**Request**: Copy every entry exactly as given, minus the images.
======== Data excerpts
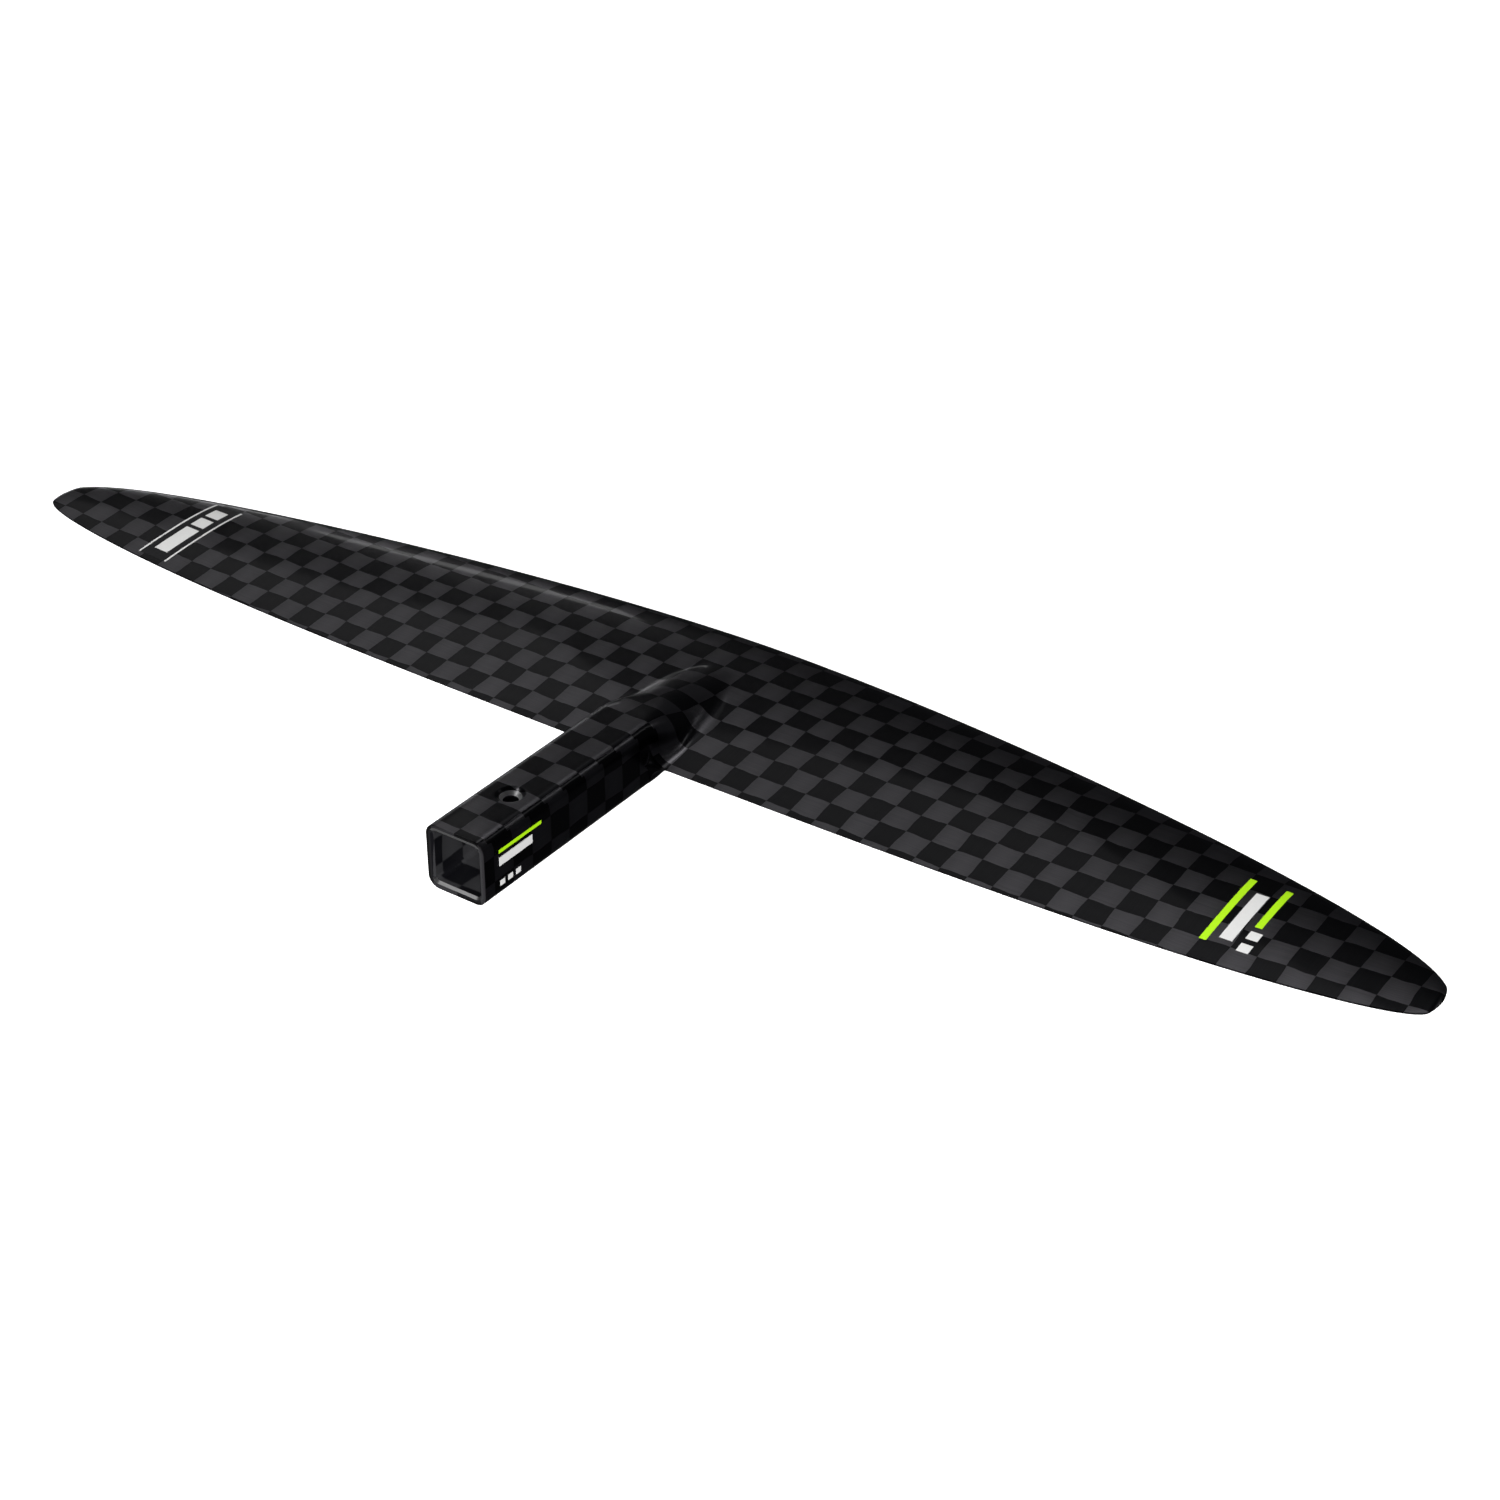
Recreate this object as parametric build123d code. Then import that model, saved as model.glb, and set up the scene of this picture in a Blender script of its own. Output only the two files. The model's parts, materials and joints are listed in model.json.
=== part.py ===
from build123d import *
import os
from math import acos, atan, cos, pi, radians, sin, sqrt, tan

os.makedirs("parts", exist_ok=True)

# A carbon hydrofoil front wing whose root carries a square socket for the fuselage.
# Frame: the origin is the centre of the socket's mouth, on the socket's axis.
# +Y runs forward along the socket to the leading edge, +X along the span, +Z up.
# Lengths are in millimetres.

# Wing planform.
SPAN = 720.0
HALF_SPAN = SPAN / 2
ROOT_TRAILING_Y = 109.0      # mouth of the socket to the trailing edge at the root
ROOT_CHORD = 108.7
ROOT_LEADING_Y = ROOT_TRAILING_Y + ROOT_CHORD
TIP_Y = 137.0                # both edges run out to this line at the tip
LEADING_SHAPE = (1.745, 1.646)
TRAILING_SHAPE = (1.602, 6.238)
STATION_ANGLES = (15, 30, 43, 54, 64, 72, 79, 84, 88.2)

# Wing section.
UPPER_THICKNESS = 0.110      # thickness ratio over the chord line
LOWER_THICKNESS = 0.085      # thickness ratio under it
EDGE_HALF_THICKNESS = 0.4    # half the thickness of the trailing edge
ROOT_TRAILING_Z = -2.73
INCIDENCE = radians(0.53)
DIP = -0.8                   # the tips turn up: DIP * share^2 + TIP_RISE * share^4
TIP_RISE = 9.5

# Socket.
SOCKET_WIDTH = 30.0
SOCKET_HEIGHT = 30.4
SOCKET_CORNER = 5.5
SOCKET_SKIN = 1.4
SLEEVE_WALL = 2.0
SLEEVE_LENGTH = 104.0
CAVITY_DEPTH = 100.0
MOUTH_BEVEL = 1.0

# Countersunk screw hole in the top of the socket.
SCREW_Y = 35.5
SCREW_BORE_RADIUS = 3.3
SCREW_HEAD_RADIUS = 6.2

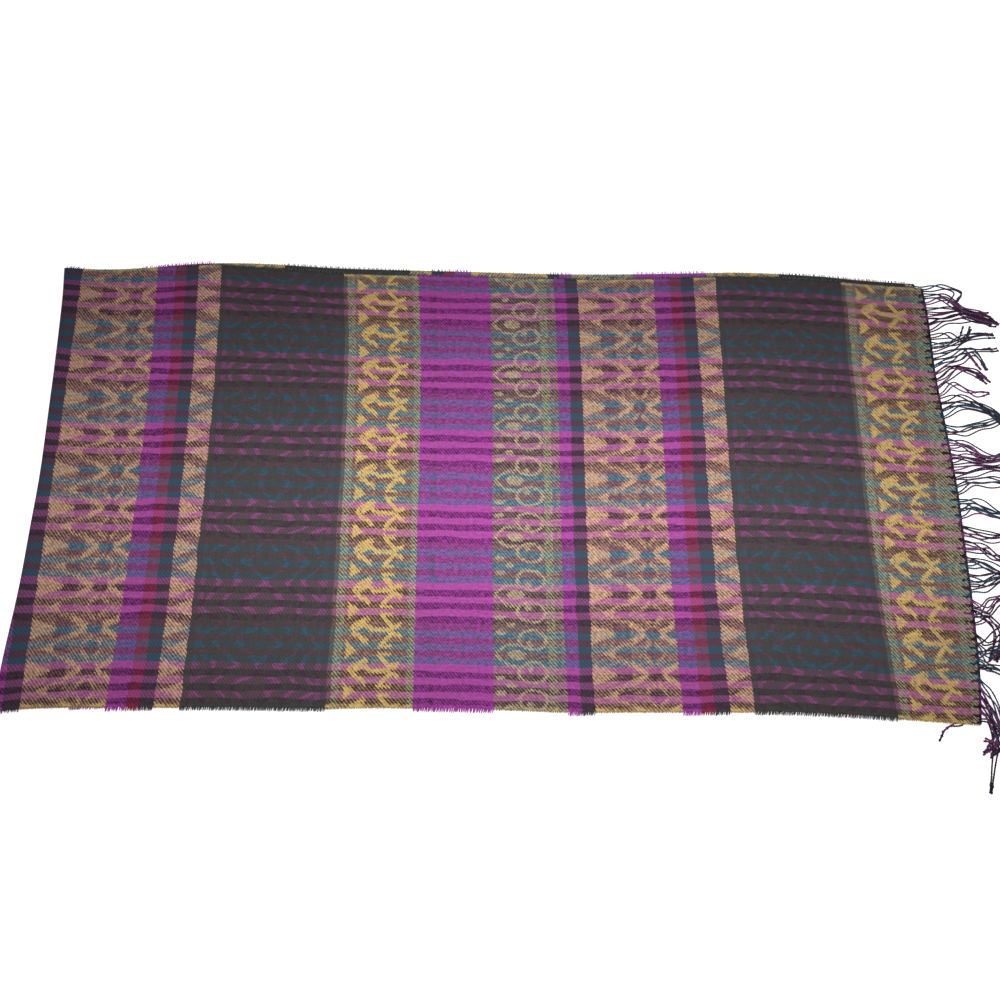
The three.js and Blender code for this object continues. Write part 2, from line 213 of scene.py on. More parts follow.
# The cloth's threads don't lie quite straight. BAND_WANDER is how far along a band has slid, and
# STRIPE_WANDER how far forward a stripe has, in mm, at the back, the middle and the front.
Slide = namedtuple("Slide", "along back middle front")
BAND_WANDER = [
    Slide(-6, -3.5, 0.5, 2.4),
    Slide(18, 3.0, 3.4, 2.4),
    Slide(90, -1.5, 2.2, -2.6),
    Slide(130, -1.5, 2.0, -2.4),
    Slide(170, 0.0, 2.4, -0.6),
    Slide(307, -1.8, 3.3, 1.0),
    Slide(377, -0.4, 3.8, 3.8),
    Slide(452, -2.5, 0.7, 2.0),
    Slide(527, -2.6, -0.4, 2.2),
    Slide(640, -2.0, -1.2, 3.0),
    Slide(690, -0.6, -0.4, 5.4),
    Slide(830, -4.4, -5.8, 0.6),
    Slide(915, -2.0, -3.0, 0.0),
]
STRIPE_WANDER = [
    Slide(0, -6.5, -4.0, 2.6),
    Slide(60, -2.2, -1.0, 1.0),
    Slide(110, -0.8, 0.0, 0.0),
    Slide(200, 1.2, 1.5, 0.2),
    Slide(300, 1.2, 1.0, 0.2),
    Slide(390, 2.9, 2.4, 1.3),
    Slide(480, 2.8, 2.2, 1.3),
    Slide(540, 0.6, 0.8, 0.4),
    Slide(610, -0.8, 0.5, 0.9),
    Slide(690, -0.9, -0.1, 0.1),
    Slide(780, -0.3, 0.5, 0.8),
    Slide(860, 1.9, 1.4, 2.0),
    Slide(915, 2.2, 1.5, 1.9),
]

# The share of the half width at which the back and front columns hold, and the power by which they fade
# towards the middle.
Slack = namedtuple("Slack", "at power")
BACK_SLACK = Slack(0.85, 2.6)
FRONT_SLACK = Slack(0.9, 2.2)
SELVEDGE_POWER = 12  # a high power holds the stripes to the selvedge beside it alone

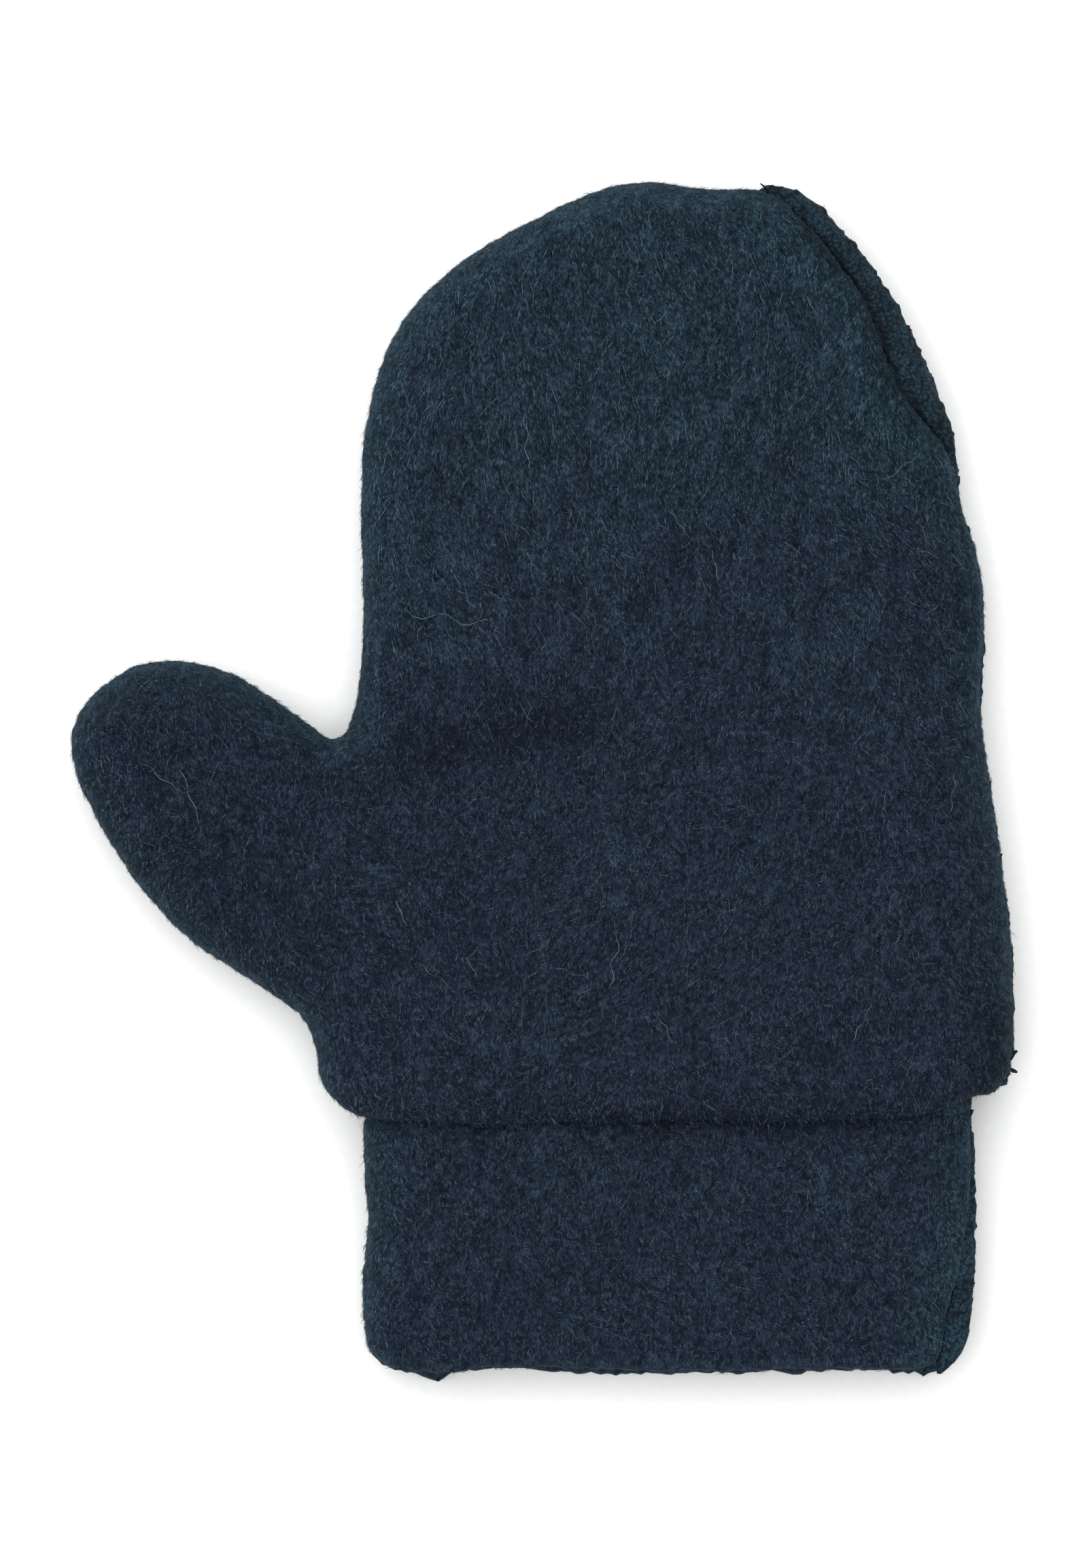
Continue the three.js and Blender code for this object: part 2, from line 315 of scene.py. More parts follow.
@dataclass(frozen=True)
class GranularFleece(Finish):
    """The fleece's unbrushed face and its cut edges: pilled grains of fibre, each about half a millimetre."""

    name: str = "granular_fleece"
    shades: Shades = ("#0A1217", "#182A36", "#2D4553")  # between the grains, on them and on the raised ones
    grain: float = 0.55 * MM
    patch: float = 4 * MM

    def surface(self, add: AddNode, place: NodeSocket) -> Traits:
        """Draw round grains over patches.

        Args:
            add: Adds a shader node to the material's tree.
            place: Where a point of the surface lies, in metres.

        Returns:
            The inputs of the surface shader.
        """
        grains = add("TexVoronoi", {"Vector": place, "Scale": 1 / self.grain, "Randomness": 1.0})
        patches = add("TexNoise", {"Vector": place, "Scale": 1 / self.patch, "Detail": 5.0})
        height = add("Math", {0: grains, 1: -0.75, 2: 0.85}, operation="MULTIPLY_ADD")
        mixed = add("Mix", {0: 0.3, 2: height, 3: patches}, data_type="FLOAT")
        # The cloth's dimness lowers the colour: painted shade in an open seam and along the hem's crease, among
        # other darkening
        stops = list(zip((0.3, 0.5, 0.72), self.shades))
        return {
            "Base Color": add("ValToRGB", {"Fac": dimmed(add, mixed, -0.28)}, stops),
            "Roughness": 0.95, "Specular IOR Level": 0.15,
            "Normal": add("Bump", {"Height": height, "Distance": 0.35 * MM, "Strength": 0.8}),
        }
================
**Exercise answer**:
Recreate this object as parametric build123d code. Then import that model, saved as model.glb, and set up the scene of this picture in a Blender script of its own. Output only the two files. The model's parts, materials and joints are listed in model.json.
=== part.py ===
from build123d import *
import os
from math import acos, atan, cos, pi, radians, sin, sqrt, tan

os.makedirs("parts", exist_ok=True)

# A carbon hydrofoil front wing whose root carries a square socket for the fuselage.
# Frame: the origin is the centre of the socket's mouth, on the socket's axis.
# +Y runs forward along the socket to the leading edge, +X along the span, +Z up.
# Lengths are in millimetres.

# Wing planform.
SPAN = 720.0
HALF_SPAN = SPAN / 2
ROOT_TRAILING_Y = 109.0      # mouth of the socket to the trailing edge at the root
ROOT_CHORD = 108.7
ROOT_LEADING_Y = ROOT_TRAILING_Y + ROOT_CHORD
TIP_Y = 137.0                # both edges run out to this line at the tip
LEADING_SHAPE = (1.745, 1.646)
TRAILING_SHAPE = (1.602, 6.238)
STATION_ANGLES = (15, 30, 43, 54, 64, 72, 79, 84, 88.2)

# Wing section.
UPPER_THICKNESS = 0.110      # thickness ratio over the chord line
LOWER_THICKNESS = 0.085      # thickness ratio under it
EDGE_HALF_THICKNESS = 0.4    # half the thickness of the trailing edge
ROOT_TRAILING_Z = -2.73
INCIDENCE = radians(0.53)
DIP = -0.8                   # the tips turn up: DIP * share^2 + TIP_RISE * share^4
TIP_RISE = 9.5

# Socket.
SOCKET_WIDTH = 30.0
SOCKET_HEIGHT = 30.4
SOCKET_CORNER = 5.5
SOCKET_SKIN = 1.4
SLEEVE_WALL = 2.0
SLEEVE_LENGTH = 104.0
CAVITY_DEPTH = 100.0
MOUTH_BEVEL = 1.0

# Countersunk screw hole in the top of the socket.
SCREW_Y = 35.5
SCREW_BORE_RADIUS = 3.3
SCREW_HEAD_RADIUS = 6.2

The three.js and Blender code for this object continues. Write part 2, from line 213 of scene.py on. More parts follow.
# The cloth's threads don't lie quite straight. BAND_WANDER is how far along a band has slid, and
# STRIPE_WANDER how far forward a stripe has, in mm, at the back, the middle and the front.
Slide = namedtuple("Slide", "along back middle front")
BAND_WANDER = [
    Slide(-6, -3.5, 0.5, 2.4),
    Slide(18, 3.0, 3.4, 2.4),
    Slide(90, -1.5, 2.2, -2.6),
    Slide(130, -1.5, 2.0, -2.4),
    Slide(170, 0.0, 2.4, -0.6),
    Slide(307, -1.8, 3.3, 1.0),
    Slide(377, -0.4, 3.8, 3.8),
    Slide(452, -2.5, 0.7, 2.0),
    Slide(527, -2.6, -0.4, 2.2),
    Slide(640, -2.0, -1.2, 3.0),
    Slide(690, -0.6, -0.4, 5.4),
    Slide(830, -4.4, -5.8, 0.6),
    Slide(915, -2.0, -3.0, 0.0),
]
STRIPE_WANDER = [
    Slide(0, -6.5, -4.0, 2.6),
    Slide(60, -2.2, -1.0, 1.0),
    Slide(110, -0.8, 0.0, 0.0),
    Slide(200, 1.2, 1.5, 0.2),
    Slide(300, 1.2, 1.0, 0.2),
    Slide(390, 2.9, 2.4, 1.3),
    Slide(480, 2.8, 2.2, 1.3),
    Slide(540, 0.6, 0.8, 0.4),
    Slide(610, -0.8, 0.5, 0.9),
    Slide(690, -0.9, -0.1, 0.1),
    Slide(780, -0.3, 0.5, 0.8),
    Slide(860, 1.9, 1.4, 2.0),
    Slide(915, 2.2, 1.5, 1.9),
]

# The share of the half width at which the back and front columns hold, and the power by which they fade
# towards the middle.
Slack = namedtuple("Slack", "at power")
BACK_SLACK = Slack(0.85, 2.6)
FRONT_SLACK = Slack(0.9, 2.2)
SELVEDGE_POWER = 12  # a high power holds the stripes to the selvedge beside it alone

Continue the three.js and Blender code for this object: part 2, from line 315 of scene.py. More parts follow.
@dataclass(frozen=True)
class GranularFleece(Finish):
    """The fleece's unbrushed face and its cut edges: pilled grains of fibre, each about half a millimetre."""

    name: str = "granular_fleece"
    shades: Shades = ("#0A1217", "#182A36", "#2D4553")  # between the grains, on them and on the raised ones
    grain: float = 0.55 * MM
    patch: float = 4 * MM

    def surface(self, add: AddNode, place: NodeSocket) -> Traits:
        """Draw round grains over patches.

        Args:
            add: Adds a shader node to the material's tree.
            place: Where a point of the surface lies, in metres.

        Returns:
            The inputs of the surface shader.
        """
        grains = add("TexVoronoi", {"Vector": place, "Scale": 1 / self.grain, "Randomness": 1.0})
        patches = add("TexNoise", {"Vector": place, "Scale": 1 / self.patch, "Detail": 5.0})
        height = add("Math", {0: grains, 1: -0.75, 2: 0.85}, operation="MULTIPLY_ADD")
        mixed = add("Mix", {0: 0.3, 2: height, 3: patches}, data_type="FLOAT")
        # The cloth's dimness lowers the colour: painted shade in an open seam and along the hem's crease, among
        # other darkening
        stops = list(zip((0.3, 0.5, 0.72), self.shades))
        return {
            "Base Color": add("ValToRGB", {"Fac": dimmed(add, mixed, -0.28)}, stops),
            "Roughness": 0.95, "Specular IOR Level": 0.15,
            "Normal": add("Bump", {"Height": height, "Distance": 0.35 * MM, "Strength": 0.8}),
        }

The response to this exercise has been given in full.